START RECORDS PROVIDED

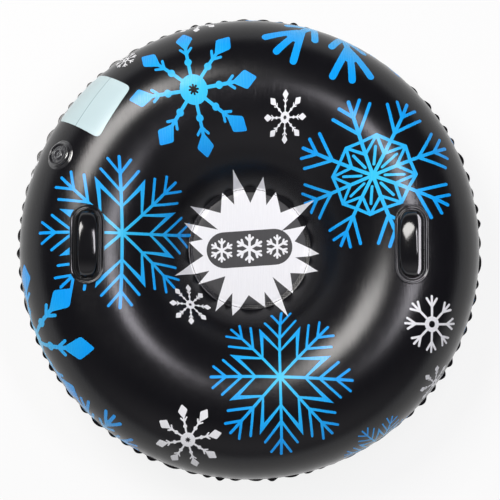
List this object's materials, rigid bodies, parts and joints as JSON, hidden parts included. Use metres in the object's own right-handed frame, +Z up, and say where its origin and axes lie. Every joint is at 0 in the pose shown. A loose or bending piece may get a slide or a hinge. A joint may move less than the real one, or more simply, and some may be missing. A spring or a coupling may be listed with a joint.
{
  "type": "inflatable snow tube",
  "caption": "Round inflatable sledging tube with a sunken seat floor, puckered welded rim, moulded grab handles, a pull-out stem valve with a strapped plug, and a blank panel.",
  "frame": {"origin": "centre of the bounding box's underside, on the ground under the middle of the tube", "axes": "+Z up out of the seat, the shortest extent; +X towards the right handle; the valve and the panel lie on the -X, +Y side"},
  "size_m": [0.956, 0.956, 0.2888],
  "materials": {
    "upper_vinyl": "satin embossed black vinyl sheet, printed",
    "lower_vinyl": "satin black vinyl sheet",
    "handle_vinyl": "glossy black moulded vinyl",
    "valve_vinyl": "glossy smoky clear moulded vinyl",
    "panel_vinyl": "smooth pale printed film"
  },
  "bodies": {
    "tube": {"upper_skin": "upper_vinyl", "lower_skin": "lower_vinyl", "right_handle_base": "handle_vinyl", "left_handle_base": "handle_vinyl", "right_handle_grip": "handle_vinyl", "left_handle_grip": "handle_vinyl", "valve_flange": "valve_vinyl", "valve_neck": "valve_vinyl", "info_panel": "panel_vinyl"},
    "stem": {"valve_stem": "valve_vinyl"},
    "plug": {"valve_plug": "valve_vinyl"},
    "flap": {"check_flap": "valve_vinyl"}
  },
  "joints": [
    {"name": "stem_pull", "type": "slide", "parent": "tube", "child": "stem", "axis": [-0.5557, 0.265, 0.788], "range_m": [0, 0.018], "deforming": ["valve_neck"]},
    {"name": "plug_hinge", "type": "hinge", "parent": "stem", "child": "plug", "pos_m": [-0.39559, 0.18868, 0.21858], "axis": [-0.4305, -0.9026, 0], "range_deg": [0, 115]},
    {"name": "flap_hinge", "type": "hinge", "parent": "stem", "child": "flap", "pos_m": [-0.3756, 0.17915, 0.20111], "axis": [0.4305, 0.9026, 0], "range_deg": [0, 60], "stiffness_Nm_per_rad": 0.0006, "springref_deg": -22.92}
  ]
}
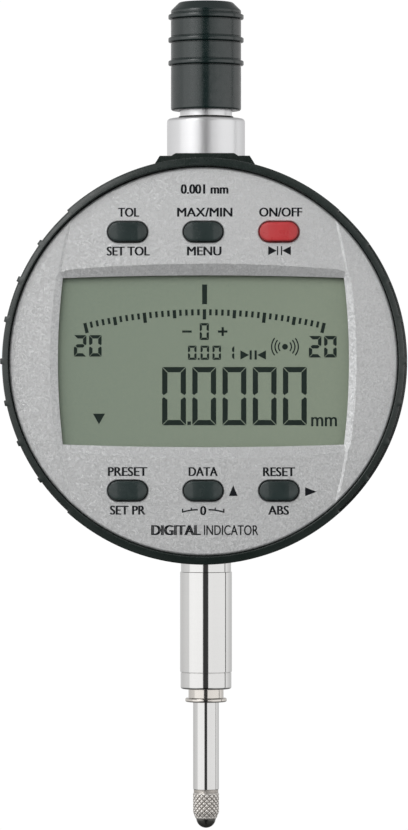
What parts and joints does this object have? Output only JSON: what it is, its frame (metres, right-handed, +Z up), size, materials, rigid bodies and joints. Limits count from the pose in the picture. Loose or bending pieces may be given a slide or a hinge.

END RECORDS PROVIDED

**WHAT IS NEEDED:** Write out the entries in full, exactly as given.

**SOLUTION:**
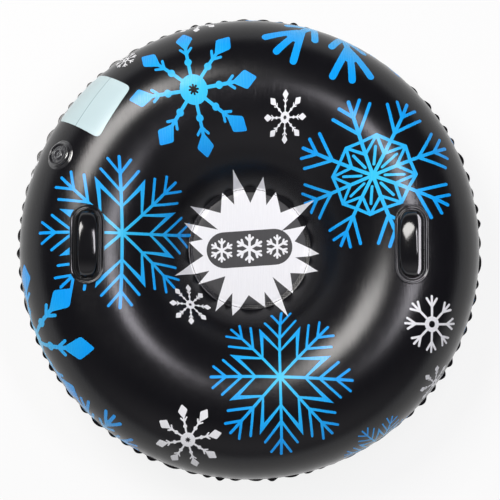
List this object's materials, rigid bodies, parts and joints as JSON, hidden parts included. Use metres in the object's own right-handed frame, +Z up, and say where its origin and axes lie. Every joint is at 0 in the pose shown. A loose or bending piece may get a slide or a hinge. A joint may move less than the real one, or more simply, and some may be missing. A spring or a coupling may be listed with a joint.
{
  "type": "inflatable snow tube",
  "caption": "Round inflatable sledging tube with a sunken seat floor, puckered welded rim, moulded grab handles, a pull-out stem valve with a strapped plug, and a blank panel.",
  "frame": {"origin": "centre of the bounding box's underside, on the ground under the middle of the tube", "axes": "+Z up out of the seat, the shortest extent; +X towards the right handle; the valve and the panel lie on the -X, +Y side"},
  "size_m": [0.956, 0.956, 0.2888],
  "materials": {
    "upper_vinyl": "satin embossed black vinyl sheet, printed",
    "lower_vinyl": "satin black vinyl sheet",
    "handle_vinyl": "glossy black moulded vinyl",
    "valve_vinyl": "glossy smoky clear moulded vinyl",
    "panel_vinyl": "smooth pale printed film"
  },
  "bodies": {
    "tube": {"upper_skin": "upper_vinyl", "lower_skin": "lower_vinyl", "right_handle_base": "handle_vinyl", "left_handle_base": "handle_vinyl", "right_handle_grip": "handle_vinyl", "left_handle_grip": "handle_vinyl", "valve_flange": "valve_vinyl", "valve_neck": "valve_vinyl", "info_panel": "panel_vinyl"},
    "stem": {"valve_stem": "valve_vinyl"},
    "plug": {"valve_plug": "valve_vinyl"},
    "flap": {"check_flap": "valve_vinyl"}
  },
  "joints": [
    {"name": "stem_pull", "type": "slide", "parent": "tube", "child": "stem", "axis": [-0.5557, 0.265, 0.788], "range_m": [0, 0.018], "deforming": ["valve_neck"]},
    {"name": "plug_hinge", "type": "hinge", "parent": "stem", "child": "plug", "pos_m": [-0.39559, 0.18868, 0.21858], "axis": [-0.4305, -0.9026, 0], "range_deg": [0, 115]},
    {"name": "flap_hinge", "type": "hinge", "parent": "stem", "child": "flap", "pos_m": [-0.3756, 0.17915, 0.20111], "axis": [0.4305, 0.9026, 0], "range_deg": [0, 60], "stiffness_Nm_per_rad": 0.0006, "springref_deg": -22.92}
  ]
}
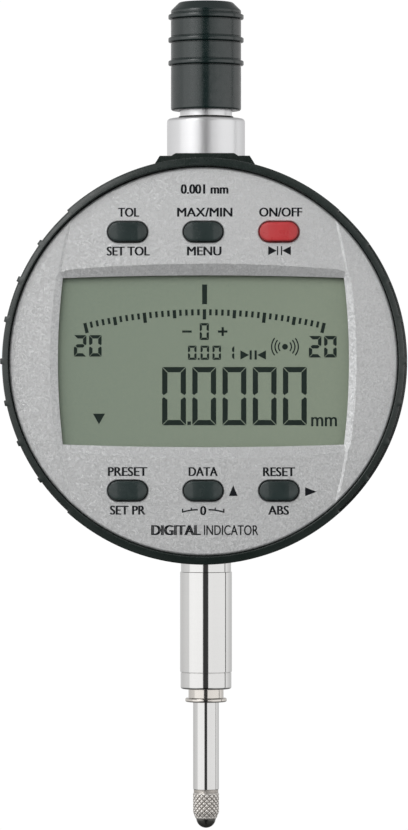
What parts and joints does this object have? Output only JSON: what it is, its frame (metres, right-handed, +Z up), size, materials, rigid bodies and joints. Limits count from the pose in the picture. Loose or bending pieces may be given a slide or a hinge.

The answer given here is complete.